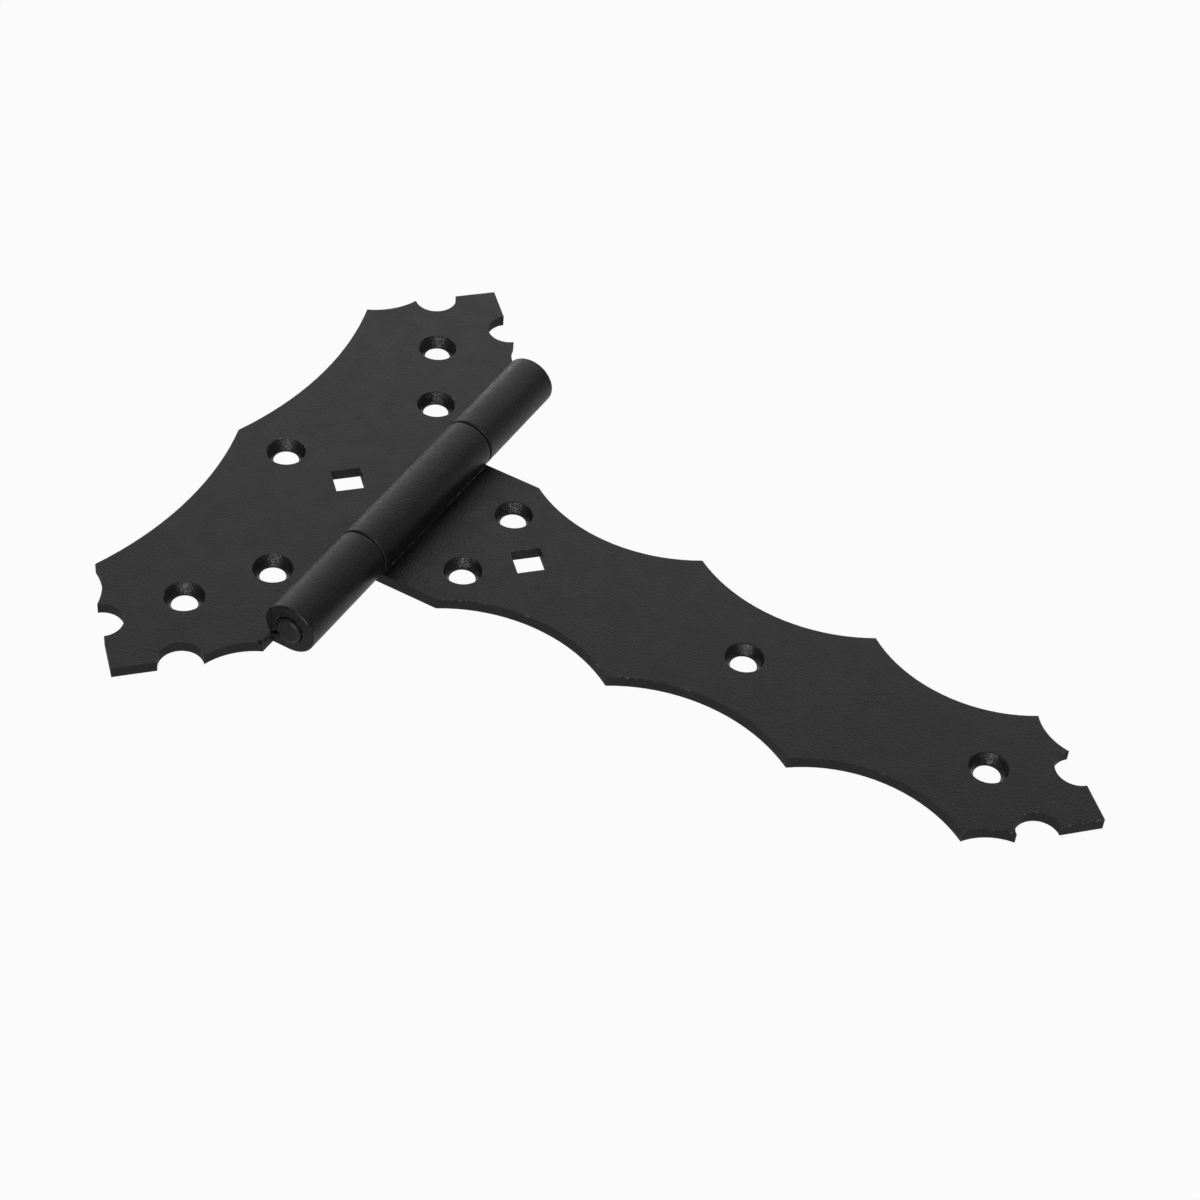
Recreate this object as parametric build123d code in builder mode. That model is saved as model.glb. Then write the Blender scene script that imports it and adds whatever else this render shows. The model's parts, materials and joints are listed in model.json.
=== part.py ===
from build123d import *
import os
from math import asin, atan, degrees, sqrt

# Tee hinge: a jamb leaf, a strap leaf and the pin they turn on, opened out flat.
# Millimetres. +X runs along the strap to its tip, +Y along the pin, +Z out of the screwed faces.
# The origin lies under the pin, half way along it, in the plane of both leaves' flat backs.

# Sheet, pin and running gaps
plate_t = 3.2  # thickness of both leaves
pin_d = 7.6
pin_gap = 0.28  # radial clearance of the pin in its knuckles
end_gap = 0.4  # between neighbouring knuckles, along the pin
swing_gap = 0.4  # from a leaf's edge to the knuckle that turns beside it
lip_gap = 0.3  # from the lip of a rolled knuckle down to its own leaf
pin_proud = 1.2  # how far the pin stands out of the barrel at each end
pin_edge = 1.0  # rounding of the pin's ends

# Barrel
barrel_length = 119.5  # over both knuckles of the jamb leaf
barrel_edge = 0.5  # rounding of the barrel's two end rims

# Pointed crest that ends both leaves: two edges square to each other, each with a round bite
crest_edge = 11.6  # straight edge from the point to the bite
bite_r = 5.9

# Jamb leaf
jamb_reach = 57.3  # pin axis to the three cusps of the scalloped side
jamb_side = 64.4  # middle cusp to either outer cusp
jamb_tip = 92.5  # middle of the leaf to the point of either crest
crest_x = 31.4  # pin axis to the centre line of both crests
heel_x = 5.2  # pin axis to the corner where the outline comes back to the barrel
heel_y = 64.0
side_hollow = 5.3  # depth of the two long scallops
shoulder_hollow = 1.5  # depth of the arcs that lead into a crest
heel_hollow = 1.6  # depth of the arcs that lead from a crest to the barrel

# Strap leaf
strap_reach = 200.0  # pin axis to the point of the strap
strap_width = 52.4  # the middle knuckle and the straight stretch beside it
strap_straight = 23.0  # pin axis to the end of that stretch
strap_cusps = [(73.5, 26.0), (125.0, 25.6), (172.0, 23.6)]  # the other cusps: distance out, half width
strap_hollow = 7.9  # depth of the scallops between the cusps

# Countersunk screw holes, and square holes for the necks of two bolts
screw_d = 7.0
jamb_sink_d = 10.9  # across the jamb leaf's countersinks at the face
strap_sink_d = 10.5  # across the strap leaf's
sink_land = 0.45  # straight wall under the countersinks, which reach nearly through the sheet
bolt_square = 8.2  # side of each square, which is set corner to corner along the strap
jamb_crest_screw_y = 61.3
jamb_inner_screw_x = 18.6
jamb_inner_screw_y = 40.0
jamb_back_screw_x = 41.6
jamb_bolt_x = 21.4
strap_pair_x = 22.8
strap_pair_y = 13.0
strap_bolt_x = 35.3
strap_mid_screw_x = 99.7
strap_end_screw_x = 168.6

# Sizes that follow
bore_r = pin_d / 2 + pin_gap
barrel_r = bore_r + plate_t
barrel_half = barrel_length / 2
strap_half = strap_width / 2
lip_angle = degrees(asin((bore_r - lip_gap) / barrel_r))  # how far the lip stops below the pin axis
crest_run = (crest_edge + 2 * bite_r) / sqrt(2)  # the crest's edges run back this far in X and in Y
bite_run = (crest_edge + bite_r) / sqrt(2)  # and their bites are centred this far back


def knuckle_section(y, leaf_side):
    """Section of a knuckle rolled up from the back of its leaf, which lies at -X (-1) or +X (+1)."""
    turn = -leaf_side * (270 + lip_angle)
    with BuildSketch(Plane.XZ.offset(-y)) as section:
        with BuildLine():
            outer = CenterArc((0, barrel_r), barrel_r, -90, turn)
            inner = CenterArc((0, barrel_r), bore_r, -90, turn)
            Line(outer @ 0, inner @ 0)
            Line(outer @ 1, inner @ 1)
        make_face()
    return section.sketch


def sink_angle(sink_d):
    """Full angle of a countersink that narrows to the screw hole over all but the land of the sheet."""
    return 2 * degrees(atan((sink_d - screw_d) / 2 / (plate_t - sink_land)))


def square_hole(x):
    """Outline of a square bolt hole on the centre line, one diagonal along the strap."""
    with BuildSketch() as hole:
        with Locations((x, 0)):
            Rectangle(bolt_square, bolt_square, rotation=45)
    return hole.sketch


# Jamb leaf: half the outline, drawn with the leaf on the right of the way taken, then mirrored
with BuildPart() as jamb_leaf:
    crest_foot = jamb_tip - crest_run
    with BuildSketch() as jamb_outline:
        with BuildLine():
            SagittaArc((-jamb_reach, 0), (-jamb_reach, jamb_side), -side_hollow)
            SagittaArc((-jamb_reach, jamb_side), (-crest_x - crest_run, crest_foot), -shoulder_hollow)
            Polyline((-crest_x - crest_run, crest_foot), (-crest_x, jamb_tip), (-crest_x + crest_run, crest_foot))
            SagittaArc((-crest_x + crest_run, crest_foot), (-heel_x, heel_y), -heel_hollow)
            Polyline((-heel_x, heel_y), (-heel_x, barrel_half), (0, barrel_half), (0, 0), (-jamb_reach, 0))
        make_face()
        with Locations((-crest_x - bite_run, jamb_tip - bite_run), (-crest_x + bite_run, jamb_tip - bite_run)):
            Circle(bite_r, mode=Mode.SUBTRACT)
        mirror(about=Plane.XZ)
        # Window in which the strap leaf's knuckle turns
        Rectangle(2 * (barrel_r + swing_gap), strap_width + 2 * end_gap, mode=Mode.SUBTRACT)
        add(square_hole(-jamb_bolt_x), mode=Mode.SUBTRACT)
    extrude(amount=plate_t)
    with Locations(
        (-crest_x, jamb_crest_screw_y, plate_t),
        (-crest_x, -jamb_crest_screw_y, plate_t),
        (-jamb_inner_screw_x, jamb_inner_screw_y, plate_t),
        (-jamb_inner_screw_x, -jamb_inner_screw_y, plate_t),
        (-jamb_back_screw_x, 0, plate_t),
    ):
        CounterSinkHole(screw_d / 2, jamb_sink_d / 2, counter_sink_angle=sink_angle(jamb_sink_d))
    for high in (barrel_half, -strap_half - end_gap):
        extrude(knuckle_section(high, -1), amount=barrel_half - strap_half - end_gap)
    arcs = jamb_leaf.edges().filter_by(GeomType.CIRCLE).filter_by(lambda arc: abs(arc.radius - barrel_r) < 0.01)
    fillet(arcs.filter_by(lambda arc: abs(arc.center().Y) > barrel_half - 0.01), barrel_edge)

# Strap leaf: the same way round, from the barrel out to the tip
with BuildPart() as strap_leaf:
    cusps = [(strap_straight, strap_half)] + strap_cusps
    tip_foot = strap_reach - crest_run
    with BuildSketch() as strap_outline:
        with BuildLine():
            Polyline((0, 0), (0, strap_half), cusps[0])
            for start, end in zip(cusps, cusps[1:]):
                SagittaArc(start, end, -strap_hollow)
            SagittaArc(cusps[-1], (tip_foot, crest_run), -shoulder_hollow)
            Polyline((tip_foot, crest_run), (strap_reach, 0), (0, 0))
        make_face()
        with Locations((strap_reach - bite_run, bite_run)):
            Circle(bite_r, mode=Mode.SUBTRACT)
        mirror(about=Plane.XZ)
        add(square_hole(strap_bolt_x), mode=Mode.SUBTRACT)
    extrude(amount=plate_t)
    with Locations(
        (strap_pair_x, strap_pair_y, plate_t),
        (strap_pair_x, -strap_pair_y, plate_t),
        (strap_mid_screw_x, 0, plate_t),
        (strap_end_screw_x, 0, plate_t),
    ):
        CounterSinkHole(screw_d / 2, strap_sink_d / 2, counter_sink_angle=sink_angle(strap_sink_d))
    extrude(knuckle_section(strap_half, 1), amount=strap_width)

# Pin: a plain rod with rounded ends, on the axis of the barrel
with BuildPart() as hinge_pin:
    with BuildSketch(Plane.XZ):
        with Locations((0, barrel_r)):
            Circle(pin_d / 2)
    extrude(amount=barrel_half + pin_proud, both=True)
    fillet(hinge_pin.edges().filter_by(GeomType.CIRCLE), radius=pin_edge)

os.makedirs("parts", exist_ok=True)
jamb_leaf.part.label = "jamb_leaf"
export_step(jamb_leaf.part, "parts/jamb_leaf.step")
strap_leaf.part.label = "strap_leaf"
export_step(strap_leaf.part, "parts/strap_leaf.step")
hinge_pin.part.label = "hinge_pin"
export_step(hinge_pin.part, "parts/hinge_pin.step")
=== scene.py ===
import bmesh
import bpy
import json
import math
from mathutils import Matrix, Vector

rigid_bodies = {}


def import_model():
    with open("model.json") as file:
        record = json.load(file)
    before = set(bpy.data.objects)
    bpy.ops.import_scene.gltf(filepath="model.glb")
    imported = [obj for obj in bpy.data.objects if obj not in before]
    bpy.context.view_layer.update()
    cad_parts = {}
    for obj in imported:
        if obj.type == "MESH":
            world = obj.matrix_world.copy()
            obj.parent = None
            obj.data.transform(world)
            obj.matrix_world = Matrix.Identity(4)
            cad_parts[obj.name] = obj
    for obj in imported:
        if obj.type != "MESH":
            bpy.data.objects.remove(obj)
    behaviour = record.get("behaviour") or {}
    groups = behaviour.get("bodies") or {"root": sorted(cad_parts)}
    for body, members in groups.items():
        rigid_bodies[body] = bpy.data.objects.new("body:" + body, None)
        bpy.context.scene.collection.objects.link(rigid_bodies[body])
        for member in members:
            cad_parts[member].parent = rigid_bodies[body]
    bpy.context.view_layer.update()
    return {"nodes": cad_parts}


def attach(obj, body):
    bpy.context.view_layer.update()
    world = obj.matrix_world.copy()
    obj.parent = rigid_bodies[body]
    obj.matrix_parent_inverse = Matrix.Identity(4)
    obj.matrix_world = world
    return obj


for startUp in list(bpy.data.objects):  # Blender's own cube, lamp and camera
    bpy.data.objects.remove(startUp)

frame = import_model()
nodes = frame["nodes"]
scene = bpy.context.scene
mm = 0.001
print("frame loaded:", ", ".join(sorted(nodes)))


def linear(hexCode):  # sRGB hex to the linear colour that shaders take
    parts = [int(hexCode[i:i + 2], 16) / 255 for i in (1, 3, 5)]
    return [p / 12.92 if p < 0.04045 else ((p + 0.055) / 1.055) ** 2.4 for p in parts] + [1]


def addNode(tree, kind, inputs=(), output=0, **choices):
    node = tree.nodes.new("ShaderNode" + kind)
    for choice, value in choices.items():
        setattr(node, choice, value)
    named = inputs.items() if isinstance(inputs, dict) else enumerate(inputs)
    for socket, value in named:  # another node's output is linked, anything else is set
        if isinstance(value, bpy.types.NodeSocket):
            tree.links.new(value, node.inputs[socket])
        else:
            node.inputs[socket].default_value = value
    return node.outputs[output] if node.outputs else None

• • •

▶ Exercise task: Nothing but the lines from the line that contains "extrude(amount=barrel_half + pin_proud, both=True)" through the line that contains "obj.parent = None" should be given again, each exactly as it stands, both ends included.

▶ The result:
    extrude(amount=barrel_half + pin_proud, both=True)
    fillet(hinge_pin.edges().filter_by(GeomType.CIRCLE), radius=pin_edge)

os.makedirs("parts", exist_ok=True)
jamb_leaf.part.label = "jamb_leaf"
export_step(jamb_leaf.part, "parts/jamb_leaf.step")
strap_leaf.part.label = "strap_leaf"
export_step(strap_leaf.part, "parts/strap_leaf.step")
hinge_pin.part.label = "hinge_pin"
export_step(hinge_pin.part, "parts/hinge_pin.step")
=== scene.py ===
import bmesh
import bpy
import json
import math
from mathutils import Matrix, Vector

rigid_bodies = {}


def import_model():
    with open("model.json") as file:
        record = json.load(file)
    before = set(bpy.data.objects)
    bpy.ops.import_scene.gltf(filepath="model.glb")
    imported = [obj for obj in bpy.data.objects if obj not in before]
    bpy.context.view_layer.update()
    cad_parts = {}
    for obj in imported:
        if obj.type == "MESH":
            world = obj.matrix_world.copy()
            obj.parent = None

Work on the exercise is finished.